Second, we must be prepared for future financial shocks, in an environment where bipartisan support for mandatory superannuation may not always exist.
I would argue that this is best done through improving the trust consumers have in the financial system, and specifically in seeking quality, trusted financial advice. Much has been said, and achieved, in the area of professionalism and quality of advice.

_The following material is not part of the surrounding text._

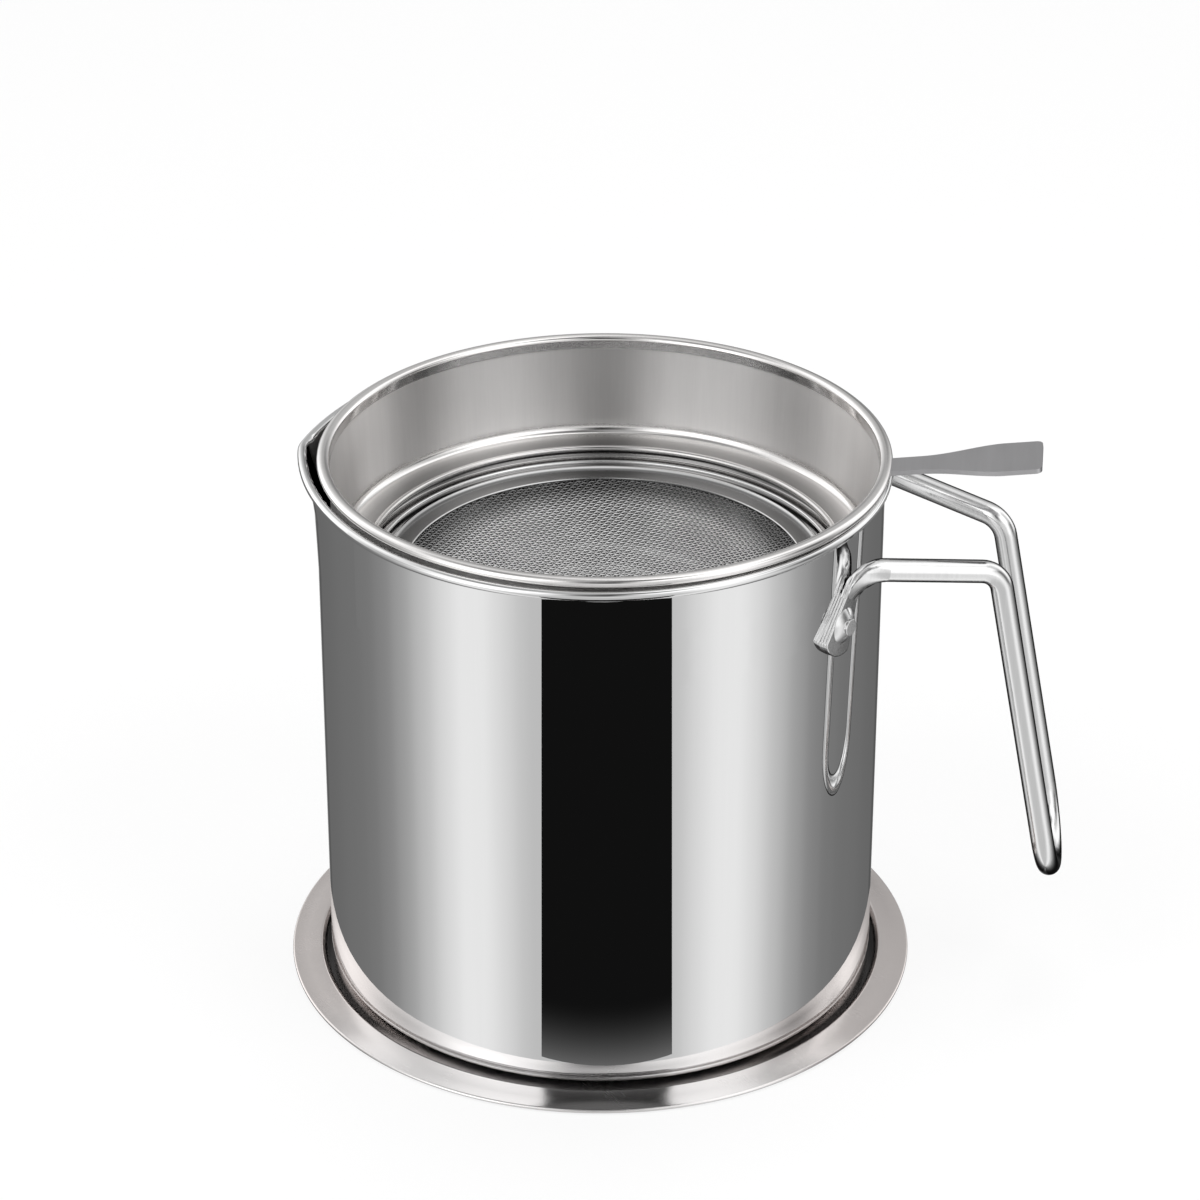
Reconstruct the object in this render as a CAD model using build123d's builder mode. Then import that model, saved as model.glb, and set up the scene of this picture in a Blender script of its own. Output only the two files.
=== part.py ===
from build123d import *
from math import cos, radians, sin, tan
import os

os.makedirs("parts", exist_ok=True)

# A two-litre bacon grease container in stainless sheet: a deep drawn pot with a rolled rim and a
# pressed pouring spout, a strainer that hangs in its mouth, a bent wire handle on two riveted
# lugs, and a shallow drip tray that the pot stands in.
#
# Frame: millimetres, +Z up. The origin is the centre of the tray's underside. The spout points
# along -X, and both handles along +X.

# ---- Driving dimensions -------------------------------------------------------------------

# Pot
POT_RADIUS = 69.6
POT_SHEET = 0.6
POT_BASE_Z = 0.8
POT_CORNER_RADIUS = 4.6
BASE_RECESS_RADIUS = 56.0
BASE_RECESS_DEPTH = 0.8
BASE_RECESS_SLOPE = 2.5
RIM_Z = 137.2
RIM_BEAD_RADIUS = 1.2

# Spout. Its lip and its throat leave the pot's circle at SPOUT_HALF_ANGLE from -X, and their
# flanks meet the rounded tip where their normals stand at SPOUT_TIP_ANGLE from -X.
SPOUT_HALF_ANGLE = 40.0
SPOUT_TIP_ANGLE = 9.0
LIP_FLANK_RADIUS = 88.7
THROAT_FLANK_RADIUS = 73.9
THROAT_DEPTH = 10.0
SPOUT_DEPTH = 25.0

# Strainer. It hangs loosely in the pot's mouth, a little towards the handle.
STRAINER_SHIFT = 1.0
STRAINER_RIM_Z = 140.0
STRAINER_RIM_RADIUS = 68.6
STRAINER_BEAD_WIDTH = 3.2
STRAINER_BEAD_HEIGHT = 2.6
STRAINER_SHEET = 0.5
STRAINER_WALL_TOP = 67.1
STRAINER_WALL_FOOT = 65.9
SHOULDER_DEPTH = 25.2
SHOULDER_RADIUS = 2.6
LEDGE_DROP = 1.3
LEDGE_BEAD_RADIUS = 0.9
STEP_RADIUS = 58.3
SEAT_DEPTH = 30.4
SEAT_INNER_RADIUS = 54.5

# Mesh and the two rings that clamp it
FRAME_OUTER_RADIUS = 57.6
FRAME_CURL_RADIUS = 0.5
FRAME_INNER_RADIUS = 49.5
FRAME_DROP = 1.0
CLAMP_WIDTH = 3.2
MESH_THICKNESS = 0.5
MESH_DISH = 3.0
MESH_PITCH = 8.2
MESH_OPENING = 6.0
MESH_COUNT = 12
MESH_MARGIN = 1.2

# Strainer handle
BLADE_LENGTH = 37.9
BLADE_ROOT_WIDTH = 7.6
BLADE_TIP_WIDTH = 15.8
BLADE_NECK_LENGTH = 8.0
BLADE_FLARE_END = 28.0
BLADE_THICKNESS = 1.2
BLADE_TIP_RADIUS = 1.6
BLADE_RISE_ANGLE = 7.5

# Pot handle
ROD_DIAMETER = 5.7
ROD_SPACING = 28.5
HANDLE_TOP_X = 98.4
HANDLE_TOP_Z = 120.7
HANDLE_FOOT_X = 114.8
HANDLE_FOOT_Z = 33.5
TOP_BEND_RADIUS = 6.5
FOOT_BEND_RADIUS = 14.0
LUG_BEND_RADIUS = 9.5

# Handle lugs and rivets
LUG_AZIMUTH = 29.1
LUG_LEAN = 28.0
LUG_THICKNESS = 2.0
LUG_TOP = 7.2
LUG_TOP_WIDTH = 5.2
LUG_TAPER_ANGLE = 12.2
LUG_END_RADIUS = 7.8
LUG_CORNER_RADIUS = 1.2
LUG_EDGE_RADIUS = 0.35
LUG_TO_BEND = 13.6
LUG_WALL_ALLOWANCE = 0.5
NECK_WIDTH = 5.4
NECK_THICKNESS = 1.7
NECK_CROWN = 0.1
NECK_STATIONS = 5
RIVET_Z = 114.6
RIVET_HEAD_RADIUS = 4.4
RIVET_HEAD_HEIGHT = 1.6
RIVET_NUB_RADIUS = 2.1
RIVET_NUB_HEIGHT = 0.4
RIVET_SHANK_RADIUS = 2.2
RIVET_HOLE_RADIUS = 2.3
RIVET_INNER_RADIUS = 4.2
RIVET_INNER_HEIGHT = 1.0

# Drip tray
TRAY_RADIUS = 79.7
TRAY_SHEET = 0.6
TRAY_RECESS_RADIUS = 71.4
TRAY_RIM_Z = 2.3
TRAY_RIM_FALL = 0.9
TRAY_BEAD_RADIUS = 0.5
TRAY_BEAD_Z = 0.9
TRAY_FILLET = 0.7


# ---- Drip tray ----------------------------------------------------------------------------

# One disc of sheet: a flat floor, a short step up round the pot's base, a wide rim that falls a
# little outwards, and a rolled edge that stays just off the table.
tray_bead_x = TRAY_RADIUS - TRAY_BEAD_RADIUS
rim_inner_x = TRAY_RECESS_RADIUS + TRAY_SHEET
with BuildPart() as drip_tray:
    with BuildSketch(Plane.XZ):
        with BuildLine():
            Polyline(
                (0, 0),
                (TRAY_RECESS_RADIUS, 0),
                (rim_inner_x, TRAY_RIM_Z - TRAY_SHEET),
                (tray_bead_x, TRAY_RIM_Z - TRAY_RIM_FALL - TRAY_SHEET),
                (tray_bead_x, TRAY_RIM_Z - TRAY_RIM_FALL),
                (rim_inner_x, TRAY_RIM_Z),
                (TRAY_RECESS_RADIUS - TRAY_SHEET, TRAY_SHEET),
                (0, TRAY_SHEET),
                close=True,
            )
        make_face()
        with Locations((tray_bead_x, TRAY_BEAD_Z)):
            Circle(TRAY_BEAD_RADIUS)
    revolve(axis=Axis.Z)
    circles = drip_tray.edges().filter_by(GeomType.CIRCLE)
    step_edges = circles.filter_by(
        lambda edge: TRAY_RECESS_RADIUS < edge.radius < rim_inner_x + TRAY_FILLET
    )
    fillet(step_edges.group_by(Axis.Z)[-1], TRAY_FILLET)
drip_tray.part.label = "drip_tray"
export_step(drip_tray.part, "parts/drip_tray.step")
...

But while only an estimated one in five Australian adults seek ongoing financial advice and – as the data suggests – fewer still actually trust advisers. We should not kid ourselves that this job is anywhere near done.
Adequacy still lacking
Third, we must address continued inadequacy of savings in retirement. Adequacy is still woefully lacking, especially for women; for the marginalised; and for those in lower socio-economic brackets.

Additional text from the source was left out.